Compreendei isto, meus amigos;
refleti que não encomendais uma roupa ao chapeleiro, nem vossas cabeleiras ao alfaiate.
Deveis compreender que necessitamos de bons intérpretes, e que alguns de nós,
por não encontrar esses intérpretes, se recusem à comunicação. Mas, então, o
lugar é ocupado. Não vos esqueçais de que os Espíritos levianos são em grande
número, e que aproveitam as vossas faculdades com tanto mais facilidade quanto
muitos dentre vós, envaidecidos pelas assinaturas notáveis, pouco se inquietam
em se informarem na fonte verdadeira e confrontarem o que obtêm com o que
deveriam ter obtido. Regra geral: quando quiserdes um calculador, não vos
dirijais a um dançarino.
Um Espírito protetor
Observação – Esta
comunicação apoia-se num princípio verdadeiro, que resolve perfeitamente a
questão do ponto de vista científico; contudo, não deve ser tomada num sentido
muito absoluto.
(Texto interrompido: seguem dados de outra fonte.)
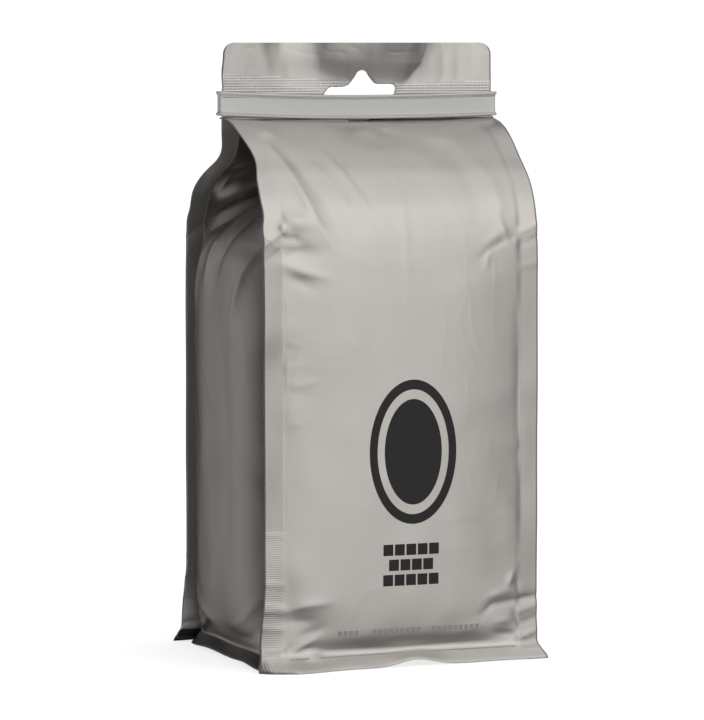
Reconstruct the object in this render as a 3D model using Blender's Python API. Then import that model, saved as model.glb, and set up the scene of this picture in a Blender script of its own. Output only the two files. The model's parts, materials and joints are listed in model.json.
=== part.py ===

À primeira vista, esse princípio parece contradizer os fatos
tão numerosos de médiuns que tratam de assuntos fora de seus conhecimentos, e
pareceria implicar, para os Espíritos superiores, a possibilidade de não se
comunicarem senão a médiuns que estivessem à sua altura. Ora, isto só se deve
entender quando se trata de trabalhos especiais e de uma importância
excepcional.
Concebe-se que se Galileu quiser
tratar de uma questão científica, se um grande poeta quiser ditar uma obra
poética, tenham necessidade de um instrumento que responda ao seu pensamento, o
que não quer dizer que, para outras coisas, uma simples questão de moral, por
exemplo, um bom conselho a dar, não poderão fazê-lo por um médium que não seja
cientista, nem poeta. Quando um médium trata com facilidade e superioridade
assuntos que lhe são estranhos, é um indício de que seu Espírito possui um desenvolvimento
inato e faculdades latentes, fora da educação que recebeu.